American Prophet par GuixLaLibraire
Los Angeles dans les années 90. Gunnar Kauffman passe son enfance avec sa mère et ses deux sœurs à Santa Monica, une enfance middle-class dans des écoles truffées de petits blancs proprets où il devient le « noir cool ». Alors que sa mère veut leur faire connaître la culture afro-américaine, lui et ses sœurs s’exclament qu’ils ne veulent pas rencontrer ces gens qui « ne sont pas comme eux ». Ni une ni deux, voilà la petite famille de Gunnar qui emménage dans les quartiers chauds de Hillside, où il va devoir apprendre à être un vrai noir pour ne pas se faire tabasser par les autres jeunes du quartier à chaque coin de rue.
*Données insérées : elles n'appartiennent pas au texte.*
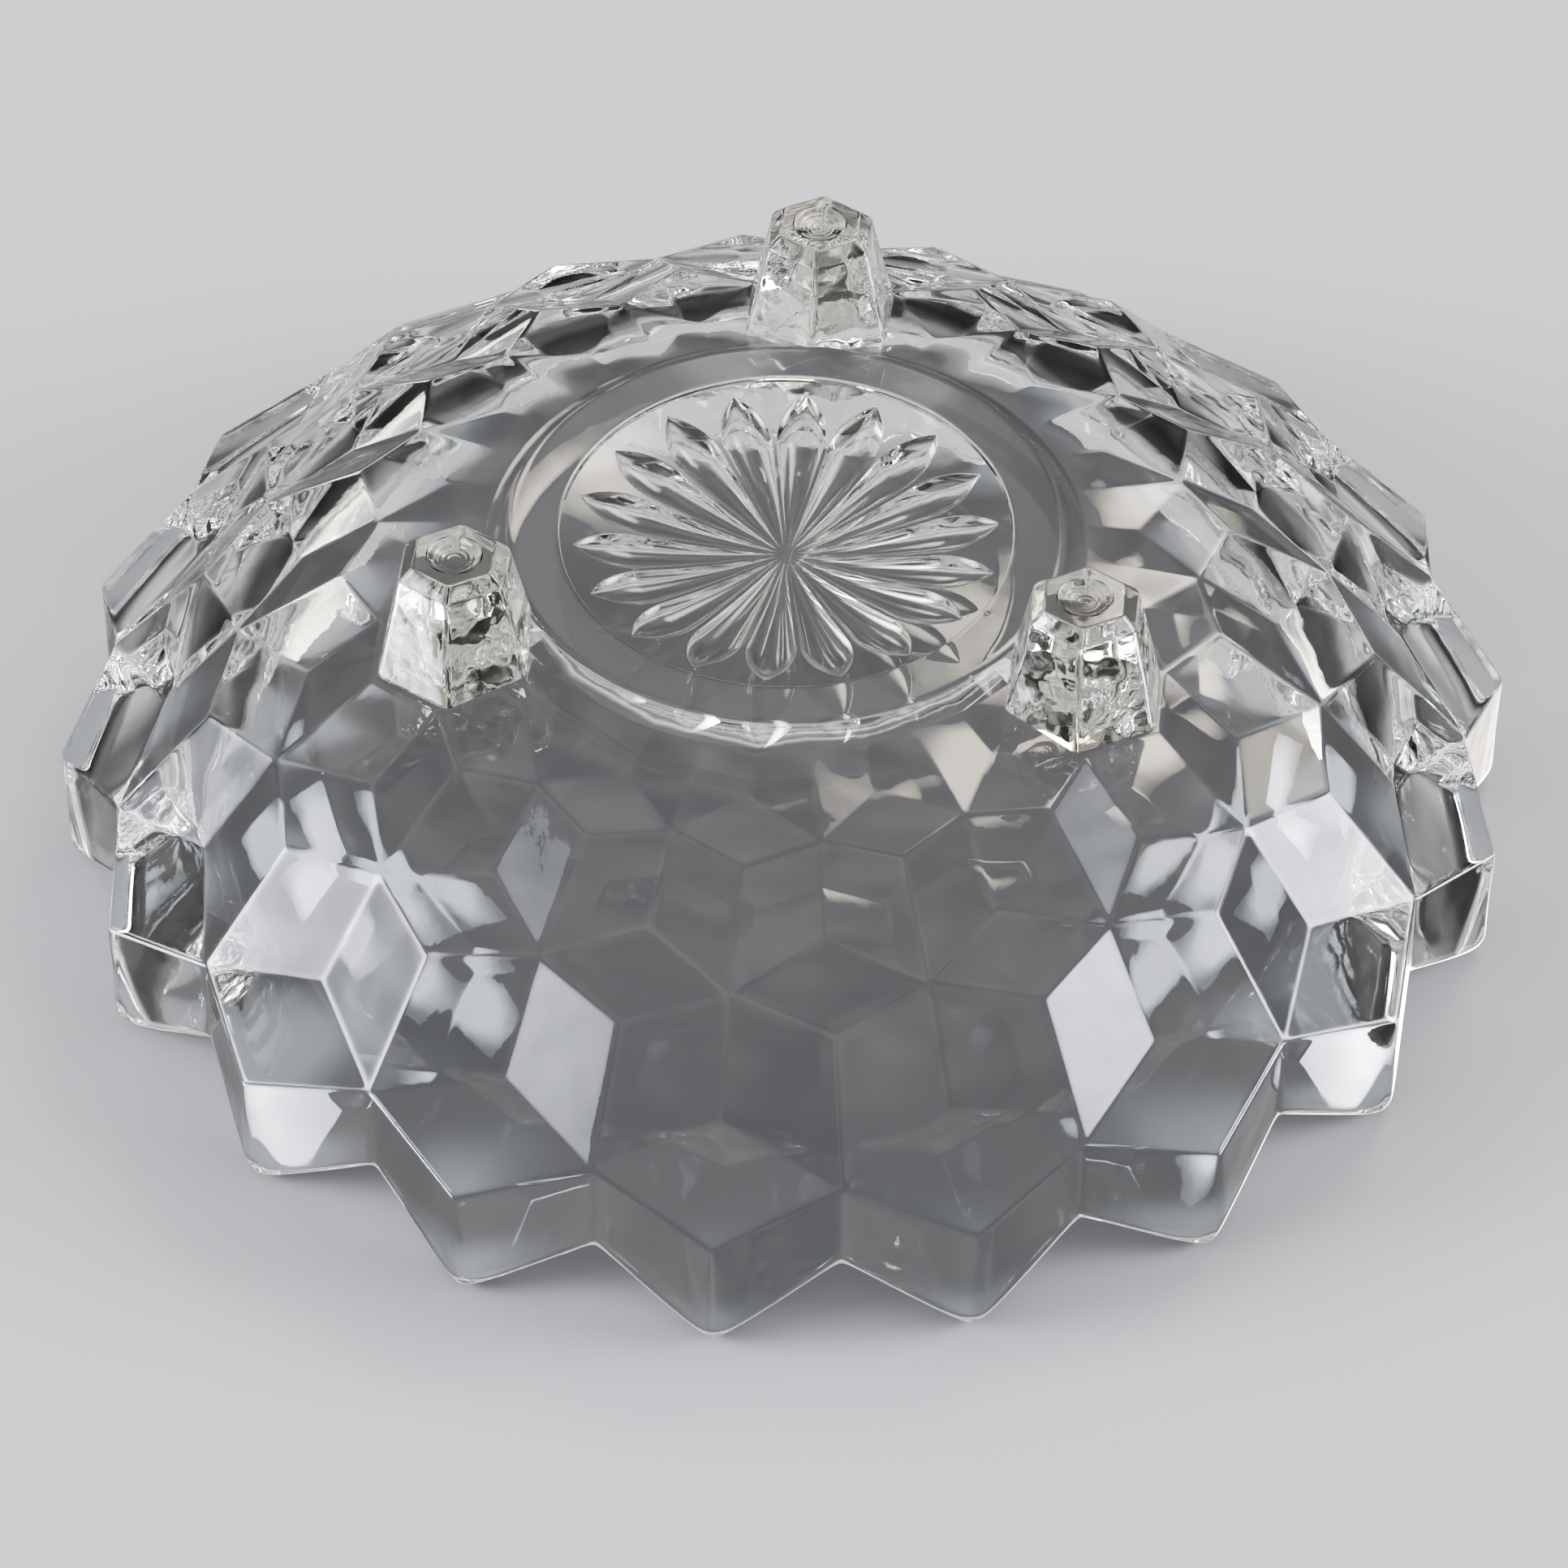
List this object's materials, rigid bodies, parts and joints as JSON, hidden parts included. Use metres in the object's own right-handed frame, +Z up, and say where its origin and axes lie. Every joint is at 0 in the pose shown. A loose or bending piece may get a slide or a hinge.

Plus que ça, Gunnar va lier des amitiés très fortes avec Scoby, basketteur de génie et amateur fini de Jazz, et avec l’un des plus dangereux psychopathes et chefs de gang du quartier, Psycho Loco, qui vont tous deux bouleverser définitivement sa vision du monde, de son héritage, de sa famille et de son futur. Peinturlurant les murs du quartier de ses haïkus endiablés, dribblant de son mètre quatre-vingt-dix comme une furie dans les terrains du quartier, il va devenir le poète afro-américain le plus reconnu des Etats-Unis, et le nouveau prophète de la communauté noire malgré lui.
Ce qui impose, dans ce roman, c’est la prose de l’écrivain. Comme je disais, Paul Beatty est un écrivain mais surtout un slameur reconnu depuis longtemps aux Etats-Unis, et dans son style tout sonne juste, comme si chaque mot et chaque phrase s’ajustaient avec un naturel confondant. Pourtant Paul Beatty mélange langage soutenu et argot de rue, verlan et belles tournures de phrases, mais contrairement à d’autres auteurs dont le langage semble éructer les phrases avec maladresse, les siennes coulent de source, s’élancent poétiquement, même dans la situation les plus cocasses et les plus violentes.
Alors voilà, American Prophet est un roman coup de poing qui bouscule les préjugés, ordonne les esprits et porte un message social fort et important. Et ça, Paul Beatty réussit à le faire sans verser dans la caricature (à ce point-là ses personnages, bien que complètement dingues, semblent plus vrais que nature), sans tomber à côté de la plaque, avec adresse et excellence. On sourit et on rit, on se laisse embarquer par ce destin hors norme d’un héros atypique. C’est remarquable, ça ébranle sans être dérangeant (ce n’est pas le cas de tous les romans engagés comme celui-ci qui tendent à embarrasser le lecteur par trop de ferveur), c’est un roman de génie.